Rascal Flatts’ latest chart achievement is the lead item in this week’s Chart Beat. Here’s an excerpt from that column that mentions the only other country songs to top both the Adult Contemporary and Hot Country Songs charts since both charts started using airplay information supplied by Nielsen Broadcast Data Systems (and yes, you’re right about “I Hope You Dance”):
“Billboard’s country charts have been based on airplay information supplied by Nielsen Broadcast Data Systems since January 1990 and the AC chart has been using BDS information since July 1993. Since that time, only three other songs have reached No. 1 on the AC and country charts, and all are by female artists. Those three songs are: “I Hope You Dance” by Lee Ann Womack, “Breathe” by Faith Hill and “You’re Still the One” by Shania Twain.”

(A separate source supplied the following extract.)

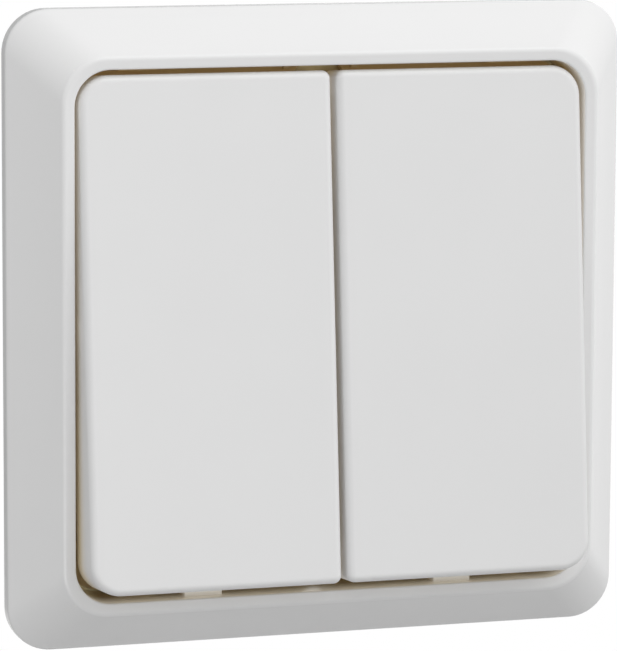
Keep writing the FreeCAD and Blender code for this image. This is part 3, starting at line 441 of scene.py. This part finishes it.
def button_ring(side, inset, depth, lean=0.0, smallest=SMALLEST):
    """The button's outline drawn in by the inset, at a depth in front of the hinge axis."""
    x = mirrored((BUTTON_GAP / 2 + inset, BUTTON_GAP / 2 + BUTTON_WIDTH - inset), side)
    half = HALF_BUTTON - inset
    radii = [max(corner - inset, smallest) for corner in (INNER_CORNER, OUTER_CORNER)]
    return x, (BUTTON_RISE - half, BUTTON_RISE + half), depth, radii[::side], lean


def button_shell(side, name):
    """The face and the skirt, closed inside and out."""
    shoulder = FACE_OFFSET - BUTTON_ROUND
    outside = [(0, skirt_middle, skirt_lean), (0, shoulder - HOLD, 0), (0, shoulder, 0)]
    for step in range(1, ROUND_STEPS + 1):
        angle = step / ROUND_STEPS * math.pi / 2
        inset = BUTTON_ROUND * (1 - math.cos(angle))
        outside.append((inset, shoulder + BUTTON_ROUND * math.sin(angle), 0))
    outside.append((BUTTON_ROUND + HOLD, FACE_OFFSET, 0))
    inside = [(BUTTON_WALL, FACE_OFFSET - FACE_WALL, 0), (BUTTON_WALL, skirt_middle, skirt_lean)]
    outer = [button_ring(side, *place) for place in outside]
    inner = [button_ring(side, *place, INSIDE_SMALLEST) for place in inside]

    shell = start_shell(name)
    for first, second in zip(inner + outer, inner[1:] + outer):
        add_band(shell, first, second)
    add_cap(shell, inner[0])
    add_cap(shell, outer[-1])
    finish_shell(shell)
    return shell


# %% Add the clips and the ribs
CLIP = (13.5 * MM, 18.5 * MM)
CLIP_LEG = (4.6 * MM, 5.9 * MM)
CLIP_END = 2.5 * MM
HOOK = (3.9 * MM, 5.8 * MM)
HOOK_DEPTHS = (1.6 * MM, 2.45 * MM)
RIBS = (7.4 * MM, 21.5 * MM)
HALF_RIB = 0.6 * MM
RIB_REACH = 3.5 * MM
RIB_END = -1.5 * MM
IN_FACE = -(FACE_OFFSET - FACE_WALL / 2)


def back_parts(side):
    """The clips with their hooks and the ribs of one button, rooted in its face."""
    parts = []
    for end in (-1, 1):
        x = mirrored(CLIP, side)
        parts.append(add_block("clip", x, (IN_FACE, CLIP_END), mirrored(CLIP_LEG, end), FINE_BEVEL))
        parts.append(add_block("hook", x, HOOK_DEPTHS, mirrored(HOOK, end), FINE_BEVEL))
    for place in RIBS:
        x = mirrored((place - HALF_RIB, place + HALF_RIB), side)
        parts.append(add_block("rib", x, (IN_FACE, RIB_END), (-RIB_REACH, RIB_REACH), FINE_BEVEL))
    return parts


# %% Model both buttons


def model_button(side, name):
    """One button, leaned as it rests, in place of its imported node."""
    shell = button_shell(side, f"button_{name}_white")
    combine(shell, back_parts(side), "UNION")
    shade(shell)
    shell.rotation_euler.x = -REST_TILT
    shell.location.y = -HINGE_DEPTH
    bpy.ops.object.transform_apply(location=True, rotation=True, scale=True)
    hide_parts(f"rocker_{name}")
    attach(shell, f"button_{name}")
    return shell


buttons = [model_button(side, name) for side, name in ((-1, "left"), (1, "right"))]

# %% [markdown]
# ## The springs
#
# A coil spring lies behind each plunger and gets shorter when its button is pressed, and a leaf
# spring bends with each release button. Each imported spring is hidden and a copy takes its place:
# a coil's copy is attached to the housing with a mesh of its own, and a leaf's copy has its place baked in.


def spring_copy(node):
    """A copy of a packed spring that takes its node's place."""
    spring = bpy.data.objects.new(f"{node}_wire", frame["nodes"][node].data.copy())
    bpy.context.scene.collection.objects.link(spring)
    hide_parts(node)
    return spring


def let_coil_shorten(spring):
    """Attach a coil to the housing and give it a mesh of its own."""
    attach(spring, "housing")
    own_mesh(spring)


def let_leaf_bend(spring):
    """Bake a leaf's place into its mesh."""
    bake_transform(spring)


springs = []
for joint in frame["joints"]:
    for row in joint.get("deforming_nodes", []):
        spring = spring_copy(row["node"])
        if row["mode"] == "scale_y":
            let_coil_shorten(spring)
        else:
            let_leaf_bend(spring)
        springs.append(spring)

# %% [markdown]
# ## Writing materials as sums
#
# A procedural material is mostly arithmetic on noise and on places, and a long chain of Math nodes
# is hard to read as node calls. So a small class wraps a node's output. Adding or multiplying two
# of them adds the Math node that does it, and any other node comes from one method, add.

# %% Sockets that can be added and multiplied


class Feed:
    """One output of a node in a material. Arithmetic on it adds Math nodes."""

    def __init__(self, finish, socket):
        self.finish = finish
        self.socket = socket

    def math(self, operation, *values, clamp=False):
        settings = {"operation": operation, "use_clamp": clamp}
        return self.finish.add("ShaderNodeMath", settings, dict(enumerate(values)))

    def __add__(self, other):
        return self.math("ADD", self, other)

    def __sub__(self, other):
        return self.math("SUBTRACT", self, other)

    def __rsub__(self, other):
        return self.math("SUBTRACT", other, self)

    def __mul__(self, other):
        return self.math("MULTIPLY", self, other)

    def __truediv__(self, other):
        return self.math("DIVIDE", self, other)

    __radd__ = __add__
    __rmul__ = __mul__

    def clamped(self):
        return self.math("ADD", self, 0.0, clamp=True)


# %% Materials that are wired by their sums


class Finish:
    """A material or world that is being wired."""

    def __init__(self, name, kind="materials"):
        self.data = getattr(bpy.data, kind).new(name)
        self.data.use_nodes = True
        self.tree = self.data.node_tree
        self.tree.nodes.clear()

    def add(self, kind, settings=None, values=None, output=None):
        """Add a node: its settings first, then the value or feed of each socket."""
        node = self.tree.nodes.new(kind)
        for name, setting in (settings or {}).items():
            setattr(node, name, setting)
        sockets = {socket.name: socket for socket in node.inputs if socket.enabled}
        sockets.update(enumerate(node.inputs))
        for name, value in (values or {}).items():
            if isinstance(value, Feed):
                self.tree.links.new(value.socket, sockets[name])
            else:
                sockets[name].default_value = value
        outputs = [socket for socket in node.outputs if socket.enabled and output in (None, socket.name)]
        return Feed(self, outputs[0]) if outputs else None

    def noise(self, place, size, detail=2.0):
        """Soft noise whose lumps are about this many metres across."""
        return self.add(
            "ShaderNodeTexNoise", None, {"Vector": place, "Scale": 1 / size, "Detail": detail}
        )

    def parts(self, place):
        """The three coordinates of a place."""
        first = self.add("ShaderNodeSeparateXYZ", None, {0: place})
        return [Feed(self, socket) for socket in first.socket.node.outputs]

    def along(self, place, direction):
        """How far a place lies along a direction."""
        return self.add("ShaderNodeVectorMath", {"operation": "DOT_PRODUCT"}, {0: place, 1: direction})

    def mix(self, share, first, second):
        """A blend of two colours."""
        return self.add("ShaderNodeMix", {"data_type": "RGBA"}, {"Factor": share, "A": first, "B": second})

    def bump(self, height, distance):
        """A normal that follows a height."""
        return self.add(
            "ShaderNodeBump", None, {"Strength": 1.0, "Distance": distance, "Height": height}
        )

    def surface(self, values):
        """Close a material with one shader, and give it back."""
        shader = self.add("ShaderNodeBsdfPrincipled", None, values)
        self.add("ShaderNodeOutputMaterial", None, {"Surface": shader})
        print(f"{self.data.name}: {len(self.tree.nodes)} nodes")
        return self.data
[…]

HOW DEEP ARE YOUR SINGLES?
You mentioned in Chart Beat that Carrie Underwood’s “Before He Cheats” and Madonna’s “Jump” were No. 1 on the Hot Country Songs and Hot Dance Club Play charts, respectively.

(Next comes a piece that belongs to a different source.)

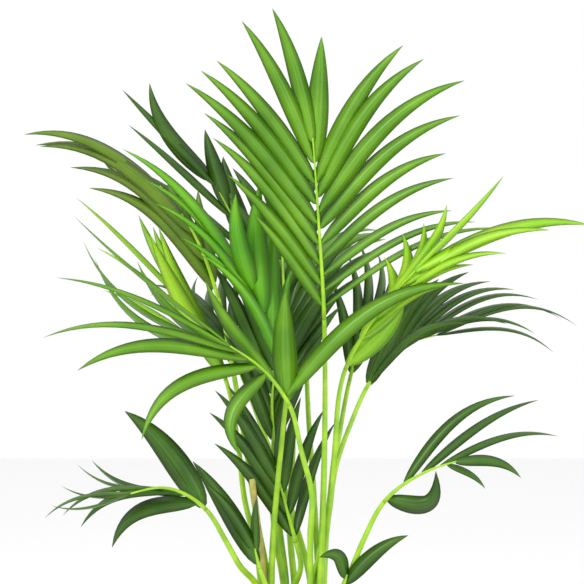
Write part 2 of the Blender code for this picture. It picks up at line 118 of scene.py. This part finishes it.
FRONDS = {
    "frond_crown": Frond(
        "stem_right", -40, [(33, -22, 317), (37, -35, 478), (36, -50, 631)],
        [(27, -62, 783), (20, -75, 880)], "leaf",
        [Fan(-1, 9, 0.06, 0.98, (-36, -42, -43, -39, -17), (170, 225, 266, 226, 198), (19, 22, 24, 23, 24),
             (14, 12, 10, 8, 6), (0.03, 0.05, 0.05, 0.04, 0.03), (20, 15, 10, 5, 0)),
         Fan(1, 9, 0.06, 0.76, (68, 62, 54, 46, 33), (262, 205, 215, 262, 222), (13, 16, 22, 25, 25),
             (14, 12, 10, 8, 6), (0.10, 0.09, 0.09, 0.10, 0.06), (45, 30, 20, 10, 0)),
         Fan(1, 1, 0.87, 0.87, (2,), (180,), (31,), (6,), (0.0,), (0,))]),
    "frond_lime": Frond(
        "stem_right", 45, [(41, -12, 345), (50, -22, 438), (65, -50, 562)],
        [(108, -82, 639), (158, -112, 698)], "lime",
        [Fan(-1, 4, 0.02, 0.75, (18, 25, 30), (165, 150, 140), (34, 28, 20),
             (8, 8, 5), (0.22, 0.16, 0.08), (5, 15, 20)),
         Fan(-1, 1, 1.0, 1.0, (41,), (185,), (12,), (0,), (0.02,), (30,)),
         Fan(1, 5, 0.30, 1.0, (58, 66, 76), (140, 180, 248), (18, 17, 24),
             (20, 20, 10), (0.10, 0.10, 0.10), (40, 40, 30))]),
    "frond_left_front": Frond(
        "stem_right", -140, [(17, -32, 330), (19, -45, 389), (5, -60, 448), (-12, -85, 515)],
        [(-37, -105, 553), (-91, -150, 597)], "leaf",
        [Fan(-1, 5, 0.45, 1.0, (-164, -121, -95, -85, -69), (124, 198, 235, 255, 250), (24, 25, 24, 16, 12),
             (20, 20, 10, 5, 0), (0.24, 0.18, 0.12, 0.10, 0.06), (20, 30, 30, 50, 50)),
         Fan(1, 5, 0.3, 1.0, (-34, -50, -58, -55, -52), (170, 240, 258, 264, 280), (22, 22, 20, 14, 10),
             (0, -10, -15, -10, 0), (0.05, 0.10, 0.15, 0.12, 0.02), (20, 40, 50, 50, 50)),
         Fan(1, 1, 0.02, 0.02, (0,), (154,), (34,), (12,), (0.02,), (0,)),
         Fan(1, 1, 0.08, 0.08, (56,), (285,), (26,), (5,), (0.13,), (20,))]),
    "frond_left_back": Frond(
        "stem_left", 128, [(-60, 15, 316), (-75, 35, 373), (-85, 50, 453), (-103, 70, 543)],
        [(-134, 90, 607), (-163, 105, 658)], "lime",
        [Fan(-1, 3, 0.2, 0.9, (-58, -52, -46), (195, 205, 225), (13, 12, 12),
             (-10, -5, 5), (0.06, 0.05, 0.02), (50, 50, 50)),
         Fan(1, 4, 0.02, 0.9, (-27, -22, -28), (228, 180, 170), (28, 22, 20),
             (15, -10, -20), (0.02, 0.03, 0.03), (5, 20, 30))]),
    "frond_left_high": Frond(
        "stem_left", 56, [(-59, 4, 358), (-74, 12, 456), (-92, 28, 560), (-113, 45, 660)],
        [(-150, 60, 755), (-200, 80, 822)], "olive",
        [Fan(-1, 5, 0.05, 1.0, (-50, -60, -71), (238, 258, 205), (25, 26, 22),
             (-10, -5, 5), (0.13, 0.14, 0.12), (25, 30, 40)),
         Fan(1, 4, 0.1, 0.95, (-12, -30, -60), (140, 130, 110), (24, 22, 14),
             (-20, -30, -20), (0.03, 0.05, 0.1), (10, 20, 40))]),
    "frond_bright": Frond(
        "stem_left", -16, [(-34, -10, 337), (-28, -20, 408), (-21, -30, 478), (-17, -40, 541)],
        [(-38, -35, 610), (-62, -28, 668)], "bright",
        [Fan(-1, 5, 0.15, 1.0, (-36, -44, -42), (190, 230, 265), (18, 16, 18),
             (5, 5, 5), (0.10, 0.10, 0.08), (25, 30, 25)),
         Fan(1, 4, 0.3, 1.0, (8, 0, -9), (120, 190, 150), (20, 36, 28),
             (-15, -10, 20), (0.03, 0.03, 0.05), (10, 0, 0))]),
    "frond_inner": Frond(
        "stem_middle", -150, [(-33, 32, 330), (-38, 40, 417), (-35, 45, 452)],
        [(-37, 58, 515), (-26, 75, 590)], "dark",
        [Fan(-1, 5, 0.02, 1.0, (-26, -24, -20), (175, 215, 205), (20, 24, 22),
             (5, 0, -5), (0.03, 0.04, 0.03), (20, 20, 15)),
         Fan(1, 6, 0.02, 1.0, (26, 34, 34), (175, 235, 210), (24, 24, 22),
             (0, -5, -10), (0.04, 0.08, 0.08), (15, 20, 25))]),
    "frond_middle_back": Frond(
        "stem_middle", 30, [(-11, 46, 320), (-7, 62, 480), (-17, 88, 600)],
        [(-21, 105, 690), (-24, 122, 770)], "dark",
        [Fan(-1, 4, 0.05, 1.0, (-25, -32, -20), (150, 175, 140), (22, 24, 24),
             (0, -10, -10), (0.04, 0.05, 0.03), (20, 20, 10)),
         Fan(1, 4, 0.05, 1.0, (22, 30, 14), (150, 205, 140), (22, 24, 24),
             (0, -10, -10), (0.06, 0.08, 0.03), (20, 20, 10))]),
    "frond_high_back": Frond(
        "stem_middle", 120, [(-28, 60, 350), (-35, 100, 500), (-52, 140, 658)],
        [(-92, 165, 770), (-125, 180, 835)],
        "dark",
        [Fan(-1, 4, 0.1, 0.95, (-56, -50, -45), (185, 215, 200), (12, 14, 14),
             (0, 0, 0), (0.06, 0.02, 0.0), (30, 40, 20)),
         Fan(-1, 1, 1.0, 1.0, (-33,), (175,), (27,), (0,), (-0.10,), (20,)),
         Fan(1, 4, 0.05, 0.75, (-8, -12, -18), (120, 125, 120), (30, 30, 26),
             (-10, -10, -10), (0.02, 0.02, 0.02), (10, 10, 10))]),
    "frond_right_arch": Frond(
        "stem_right", 130, [(30, 2, 300), (42, 15, 349), (53, 40, 418), (79, 70, 489), (98, 85, 530)],
        [(148, 120, 588), (205, 155, 606)], "dark",
        [Fan(1, 6, 0.02, 0.75, (28, 40, 56, 72), (140, 185, 190, 200), (27, 25, 20, 16),
             (0, -10, -15, -15), (0.05, 0.10, 0.13, 0.14), (15, 30, 45, 55)),
         Fan(1, 2, 0.85, 1.0, (84, 88), (222, 218), (14, 14), (-15, -10), (0.15, 0.16), (60, 60)),
         Fan(1, 4, 0.05, 1.0, (58, 80, 100), (190, 190, 175), (18, 14, 12),
             (25, 20, 5), (0.14, 0.15, 0.14), (40, 55, 60))]),
    "frond_low_middle": Frond(
        "stem_middle", -60, [(4, 12, 285), (-3, 2, 318)], [(-15, 0, 362), (-32, 5, 425)], "dark",
        [Fan(-1, 4, 0.05, 1.0, (-42, -38, -28), (178, 186, 130), (22, 20, 15),
             (5, 5, 0), (0.06, 0.06, 0.02), (20, 20, 20)),
         Fan(1, 4, 0.05, 0.95, (22, 15, 8), (180, 150, 110), (16, 20, 16),
             (-10, -5, 0), (0.05, 0.04, 0.02), (20, 20, 20))]),
    "frond_low_left": Frond(
        "stem_left", -160, [(-58, -5, 258), (-80, -28, 288), (-99, -50, 325), (-126, -85, 373)],
        [(-180, -138, 407), (-222, -172, 402)], "dark",
        [Fan(-1, 4, 0.12, 1.0, (-116, -108, -106), (132, 138, 118), (27, 12, 10),
             (15, 5, 0), (0.20, 0.14, 0.12), (30, 50, 60)),
         Fan(1, 1, 0.0, 0.0, (-40,), (165,), (36,), (-5,), (-0.06,), (5,)),
         Fan(1, 4, 0.3, 1.0, (-70, -78, -88, -98), (145, 132, 118, 108), (15, 12, 12, 10),
             (-10, -10, -5, 0), (0.12, 0.12, 0.12, 0.10), (45, 55, 60, 60))]),
    "frond_low_right": Frond(
        "stem_front", 20, [(62, -40, 258), (73, -48, 285), (90, -62, 329), (117, -85, 383)],
        [(170, -130, 427), (210, -162, 444)], "dark",
        [Fan(-1, 1, 0.02, 0.02, (58,), (78,), (30,), (15,), (0.42,), (20,)),
         Fan(1, 3, 0.3, 0.8, (50, 59, 76), (200, 192, 168), (17, 15, 14),
             (-5, -10, -10), (0.13, 0.07, 0.10), (30, 40, 50)),
         Fan(1, 2, 0.9, 1.0, (124, 104), (60, 92), (12, 18), (10, 5), (0.10, 0.15), (40, 35))]),
    "frond_back": Frond(
        "stem_back", 80, [(24, 82, 360), (14, 130, 520), (12, 172, 620)],
        [(14, 235, 690), (16, 300, 705)], "leaf",
        [Fan(-1, 5, 0.05, 1.0, (-48, -58, -62), (170, 185, 175), (20, 22, 18),
             (-20, -35, -55), (0.10, 0.12, 0.14), (30, 40, 40)),
         Fan(1, 5, 0.05, 1.0, (48, 58, 62), (170, 185, 175), (20, 22, 18),
             (-20, -35, -55), (0.10, 0.12, 0.14), (30, 40, 40))]),
    "frond_back_left": Frond(
        "stem_back", 165, [(-4, 74, 340), (-52, 130, 470), (-80, 165, 540)],
        [(-112, 220, 600), (-150, 275, 615)], "dark",
        [Fan(-1, 5, 0.05, 1.0, (-40, -50, -58), (150, 150, 130), (20, 20, 16),
             (-20, -30, -45), (0.08, 0.12, 0.12), (30, 40, 40)),
         Fan(1, 5, 0.05, 1.0, (10, 5, -5), (150, 160, 140), (20, 20, 16),
             (-25, -40, -60), (0.05, 0.08, 0.08), (30, 40, 40))]),
    "frond_back_right": Frond(
        "stem_back", -5, [(42, 66, 340), (60, 118, 460), (76, 150, 540)],
        [(100, 208, 610), (128, 268, 640)], "dark",
        [Fan(-1, 5, 0.05, 1.0, (-10, 0, 10), (150, 165, 150), (20, 20, 16),
             (-20, -35, -55), (0.05, 0.08, 0.08), (30, 40, 40)),
         Fan(1, 5, 0.05, 1.0, (38, 50, 60), (150, 165, 145), (20, 20, 16),
             (-20, -30, -45), (0.08, 0.12, 0.12), (30, 40, 40))]),
    "frond_young_left": Frond(
        "stem_young", 170, [(-44, -38, 262), (-53, -34, 286)], [(-60, -33, 314)], "dark",
        [Fan(-1, 2, 0.1, 0.9, (-31, -34), (165, 120), (28, 18), (0, 10), (0.03, 0.05), (10, 20)),
         Fan(1, 1, 0.8, 0.8, (2,), (80,), (14,), (0,), (0.03,), (20,))]),
    "frond_young_right": Frond(
        "stem_front", -70, [(55, -56, 246), (61, -63, 262)], [(67, -68, 282)], "dark",
        [Fan(-1, 1, 0.8, 0.8, (-52,), (50,), (24,), (20,), (0.35,), (30,)),
         Fan(1, 1, 0.2, 0.2, (53,), (116,), (22,), (0,), (0.08,), (20,))]),
}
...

It’s interesting to note that both songs come from albums that were released exactly a year ago, when Madonna’s “Confessions on a Dance Floor” held Carrie
Underwood’s “Some Hearts” to the runner-up spot on The Billboard 200 album chart.

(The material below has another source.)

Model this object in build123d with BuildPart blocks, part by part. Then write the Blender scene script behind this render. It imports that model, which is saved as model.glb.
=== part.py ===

Since then, Carrie continues to enjoys top 20 status a year after her album debuted, while Madonna continues to rack up worldwide sales of her latest
album and singles, especially following her recent tour. And contrary to most marketing theories discouraging multiple single releases, both women continue to rule their niche markets with songs that were recorded more than a year ago.
San Diego, Calif.
Every now and then I hear a new album that sounds like it is “singles-heavy” — that is, I feel that the label can mine four, five, six or sometimes as many as seven singles from one CD.
Madonna’s “Confessions on a Dance Floor” and Carrie Underwood’s “Some Hearts” both impressed me as being albums where the labels could go deep with singles, keeping the albums on the chart for lengthy visits.
The latest album that impresses me as being loaded with hit singles is “Alright, Still” by Lily Allen, due out domestically on Capitol in January. The first single, “Smile,” has already been released here, and the second single, “LDN,” has already been a hit in the United Kingdom.
IT’S THE SONG
The reason why George Michael’s records don’t garner airplay, or sell as much as they used to, is simple: they aren’t very good! It’s been a long time since he had a catchy pop song.
It is absurd to suggest that his homosexuality is an issue — certainly not here in the United Kingdom. Look at the success of the Scissor Sisters or in the past Elton John, Erasure, Pet Shop Boys, etc. What people do in their own bedrooms is their business. Unfortunately, he doesn’t confine his activities to his bedroom.
His “Shoot the Dog” song and video may have been political, but let’s be honest — the song wasn’t exactly hum-able. U2 bang on about political issues but that hasn’t affected their popularity much.
It’s the song, stupid, not the issues!
I read the U.K. charts every week, so I would never suggest that sexual orientation had anything to do with how an artist (excuse the pun) performs in Great Britain. My comments were about U.S. radio. The quality of George Michael’s songs aside, his chart fortunes in America changed immediately after his arrest in Beverly Hills in 1998.
Thankfully, acts like the Scissor Sisters and Pet Shop Boys don’t face prejudice in your country.
YES, VIRGINIA, THERE IS A LARRY DHOOGHE
Here is some more trivia inspired by Hannah Montana having seven songs on the Hot 100 at the same time.
Black Oak Arkansas
Joiner, Arkansas Junior High School Band
The California Raisins
Abe Lyman and his Californians
Louisiana’s Le Roux
New York City
The New Yorkers
The Baltimore and Ohio Marching Band
Oklahoma! Original Cast Album (Believe it or don’t, that was the artist billing on the only full-length album ever to be listed on the singles chart, 15 months before the album chart was invented.)
Fred Waring and His Pennsylvanians
Eddy Arnold, The Tennessee Plowboy and his Guitar (how he was billed on his pre-rock-era hits)
“Tennessee” Ernie Ford (billed as Tennessee Ernie on early hits)
Johnny Cash And The Tennessee Two (Tennessee Three on a couple of hits)
Baby Washington [billed on some hits as Jeanette (Baby) Washington and Justine Washington]
Grover Washington Jr.
That’s the list I came up with of “states” who have hit the Best-Seller or Hot 100 charts.
I also have some “honorable mentions” who didn’t quite get the name right.
Billy J. Kramer and the Dakotas
The Main Ingredient
Forest Grove, Ore.
Your e-mail has left me in such a state, that’s all the Chart Beat Chat I can handle this week.